How To Train This In Real Life

If you want to build cognitive fitness around the pause, here's what we've seen work:


Name it when you're regulated. Pick a word or signal that means I need a beat and agree, with the people you live and work with, what it will mean. Do this when things are calm. Pre-agreement is the whole point. You're building the infrastructure so you don't have to construct it under pressure and cognitive load.


Rehearse it when the stakes are low. Use the pause in a minor moment before you need it in a major one. Self-monitoring only gets better with reps. The first time you try to notice your own state in the middle of a real conflict, you'll miss it. That's normal. Use low-stakes moments to build the noticing muscle.


Close the loop, every time. The return is the part most people skip, and it's the part that makes the whole system work. Come back. Check in. Name what happened. Keep the thread intact.

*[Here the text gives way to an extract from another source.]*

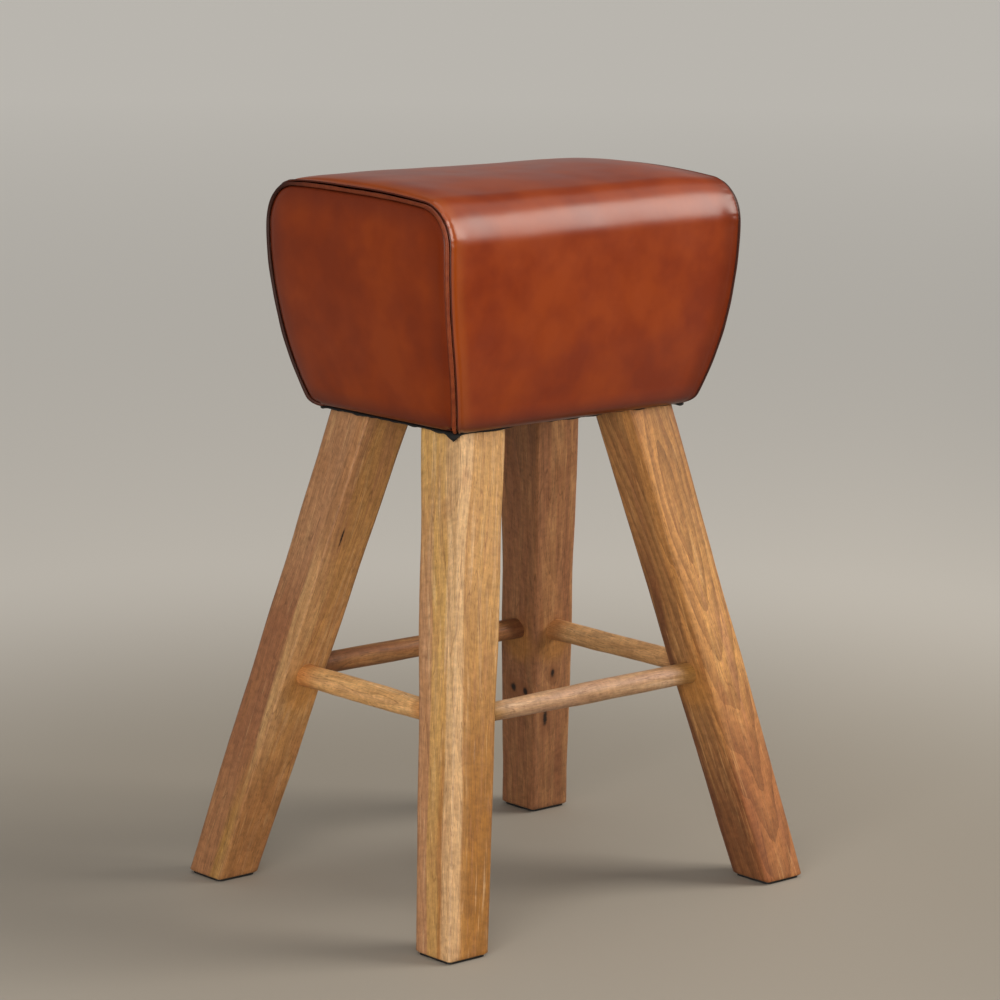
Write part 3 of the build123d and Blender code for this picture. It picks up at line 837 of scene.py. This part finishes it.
def leather_material(name, clouds, seed, shine, layers):
    """Vegetable-tanned buffalo leather, dyed by hand and burnished to a polish.

    The dye lies in soft clouds. Its layers add painted shade towards the hem, in the seams' creases
    and at the right end, and a painted highlight over the left allowance. The polish gives broad
    smooth reflections with hardly any pores. The grain is drawn 2 mm wide, coarser than the real one.
    """
    material, tree, coords = start_material(name)
    drawn = noises(tree, coords, seed, leather_patterns)
    speckled = add(tree, "Math", {0: drawn["mottle"], 1: 0.25, 2: -0.12}, operation="MULTIPLY_ADD")
    dye = add(tree, "Math", {0: drawn["cloud"], 1: speckled}, operation="ADD")
    colour = add(tree, "ValToRGB", {0: dye}, stops=tuple(zip((0.34, 0.5, 0.66), clouds)))
    placed = []
    for attribute, *rest in layers:
        value = add(tree, "Attribute", take="Fac", attribute_name=attribute)
        placed.append((value, *rest))
    colour = layered(tree, colour, placed)
    bump = add(tree, "Bump", {"Strength": 0.1, "Distance": 0.1 * mm, "Height": drawn["grain"]})
    gloss = add(tree, "MapRange", {0: drawn["cloud"], 1: 0.3, 2: 0.7, 3: 0.28, 4: 0.33})
    surface = {"Base Color": colour, "Roughness": gloss, "Specular IOR Level": shine, "Normal": bump}
    return finish_material(material, surface)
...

None of this is a mindset shift or a mantra. It's training. It's repetition. It's the same kind of work that makes any muscle stronger, done in small doses, before you need it, so it's there when you do.

That's what cognitive fitness actually looks like. Not a pause you perform in a crisis. A pause you've already built, quietly, over time, so that when the moment comes, there's a little space already waiting for you.

A note on the concept: The Japanese idea of ma has been explored in interpersonal communication research, including recent work by Tseng et al. (2021) in Japanese Psychological Research, which examines ma as a relational experience, not just a spatial one.